● What the task requires:
Every line of the data must be copied exactly.

╭─ Recorded information

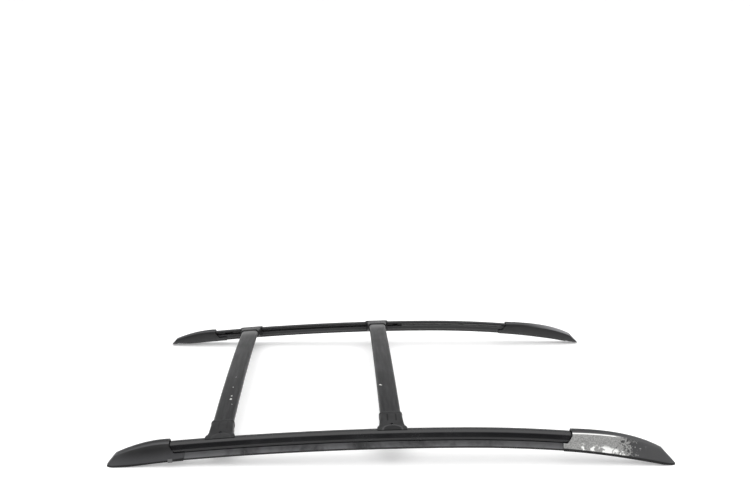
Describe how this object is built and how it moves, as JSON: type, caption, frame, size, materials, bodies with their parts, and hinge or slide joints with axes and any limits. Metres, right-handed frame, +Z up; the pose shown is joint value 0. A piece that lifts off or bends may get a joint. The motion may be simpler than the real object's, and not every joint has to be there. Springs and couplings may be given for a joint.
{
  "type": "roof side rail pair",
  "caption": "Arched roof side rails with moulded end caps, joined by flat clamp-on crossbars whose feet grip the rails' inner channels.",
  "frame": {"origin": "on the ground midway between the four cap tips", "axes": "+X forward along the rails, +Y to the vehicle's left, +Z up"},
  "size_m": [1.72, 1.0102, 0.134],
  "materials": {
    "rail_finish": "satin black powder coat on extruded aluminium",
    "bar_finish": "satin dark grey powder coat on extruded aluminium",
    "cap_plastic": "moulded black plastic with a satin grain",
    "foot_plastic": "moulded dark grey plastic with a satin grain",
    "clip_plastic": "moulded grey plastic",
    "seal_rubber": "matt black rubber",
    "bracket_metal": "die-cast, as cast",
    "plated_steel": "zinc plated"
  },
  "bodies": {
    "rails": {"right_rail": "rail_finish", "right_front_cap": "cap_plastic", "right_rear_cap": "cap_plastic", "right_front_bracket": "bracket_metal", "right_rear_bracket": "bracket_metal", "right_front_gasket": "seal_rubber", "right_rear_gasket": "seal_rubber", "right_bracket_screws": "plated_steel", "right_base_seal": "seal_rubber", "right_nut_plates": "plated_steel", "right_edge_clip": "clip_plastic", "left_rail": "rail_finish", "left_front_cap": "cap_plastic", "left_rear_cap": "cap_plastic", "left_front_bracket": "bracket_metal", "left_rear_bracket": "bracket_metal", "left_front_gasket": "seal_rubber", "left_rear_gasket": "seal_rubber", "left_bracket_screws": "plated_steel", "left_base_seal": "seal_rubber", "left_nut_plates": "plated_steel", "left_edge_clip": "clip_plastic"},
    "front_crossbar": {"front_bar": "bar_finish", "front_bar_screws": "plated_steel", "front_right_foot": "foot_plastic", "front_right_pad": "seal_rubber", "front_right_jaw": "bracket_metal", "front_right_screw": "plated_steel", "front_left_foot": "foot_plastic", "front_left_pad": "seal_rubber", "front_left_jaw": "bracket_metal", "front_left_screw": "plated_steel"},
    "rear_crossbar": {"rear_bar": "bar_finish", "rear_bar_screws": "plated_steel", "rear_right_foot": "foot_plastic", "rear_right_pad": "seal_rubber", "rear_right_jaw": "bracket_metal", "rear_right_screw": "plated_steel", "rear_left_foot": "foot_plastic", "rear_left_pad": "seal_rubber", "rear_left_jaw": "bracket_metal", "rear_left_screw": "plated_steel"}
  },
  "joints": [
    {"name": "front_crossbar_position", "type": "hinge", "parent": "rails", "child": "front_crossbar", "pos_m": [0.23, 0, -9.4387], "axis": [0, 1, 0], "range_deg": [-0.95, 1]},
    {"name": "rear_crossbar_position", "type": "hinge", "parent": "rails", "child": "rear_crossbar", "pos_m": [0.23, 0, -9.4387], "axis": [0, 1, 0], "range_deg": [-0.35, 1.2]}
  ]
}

╰─

● Exercise result:
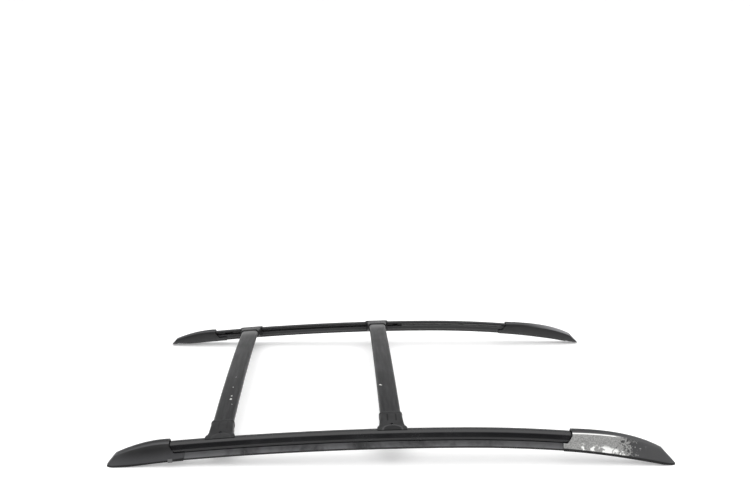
Describe how this object is built and how it moves, as JSON: type, caption, frame, size, materials, bodies with their parts, and hinge or slide joints with axes and any limits. Metres, right-handed frame, +Z up; the pose shown is joint value 0. A piece that lifts off or bends may get a joint. The motion may be simpler than the real object's, and not every joint has to be there. Springs and couplings may be given for a joint.
{
  "type": "roof side rail pair",
  "caption": "Arched roof side rails with moulded end caps, joined by flat clamp-on crossbars whose feet grip the rails' inner channels.",
  "frame": {"origin": "on the ground midway between the four cap tips", "axes": "+X forward along the rails, +Y to the vehicle's left, +Z up"},
  "size_m": [1.72, 1.0102, 0.134],
  "materials": {
    "rail_finish": "satin black powder coat on extruded aluminium",
    "bar_finish": "satin dark grey powder coat on extruded aluminium",
    "cap_plastic": "moulded black plastic with a satin grain",
    "foot_plastic": "moulded dark grey plastic with a satin grain",
    "clip_plastic": "moulded grey plastic",
    "seal_rubber": "matt black rubber",
    "bracket_metal": "die-cast, as cast",
    "plated_steel": "zinc plated"
  },
  "bodies": {
    "rails": {"right_rail": "rail_finish", "right_front_cap": "cap_plastic", "right_rear_cap": "cap_plastic", "right_front_bracket": "bracket_metal", "right_rear_bracket": "bracket_metal", "right_front_gasket": "seal_rubber", "right_rear_gasket": "seal_rubber", "right_bracket_screws": "plated_steel", "right_base_seal": "seal_rubber", "right_nut_plates": "plated_steel", "right_edge_clip": "clip_plastic", "left_rail": "rail_finish", "left_front_cap": "cap_plastic", "left_rear_cap": "cap_plastic", "left_front_bracket": "bracket_metal", "left_rear_bracket": "bracket_metal", "left_front_gasket": "seal_rubber", "left_rear_gasket": "seal_rubber", "left_bracket_screws": "plated_steel", "left_base_seal": "seal_rubber", "left_nut_plates": "plated_steel", "left_edge_clip": "clip_plastic"},
    "front_crossbar": {"front_bar": "bar_finish", "front_bar_screws": "plated_steel", "front_right_foot": "foot_plastic", "front_right_pad": "seal_rubber", "front_right_jaw": "bracket_metal", "front_right_screw": "plated_steel", "front_left_foot": "foot_plastic", "front_left_pad": "seal_rubber", "front_left_jaw": "bracket_metal", "front_left_screw": "plated_steel"},
    "rear_crossbar": {"rear_bar": "bar_finish", "rear_bar_screws": "plated_steel", "rear_right_foot": "foot_plastic", "rear_right_pad": "seal_rubber", "rear_right_jaw": "bracket_metal", "rear_right_screw": "plated_steel", "rear_left_foot": "foot_plastic", "rear_left_pad": "seal_rubber", "rear_left_jaw": "bracket_metal", "rear_left_screw": "plated_steel"}
  },
  "joints": [
    {"name": "front_crossbar_position", "type": "hinge", "parent": "rails", "child": "front_crossbar", "pos_m": [0.23, 0, -9.4387], "axis": [0, 1, 0], "range_deg": [-0.95, 1]},
    {"name": "rear_crossbar_position", "type": "hinge", "parent": "rails", "child": "rear_crossbar", "pos_m": [0.23, 0, -9.4387], "axis": [0, 1, 0], "range_deg": [-0.35, 1.2]}
  ]
}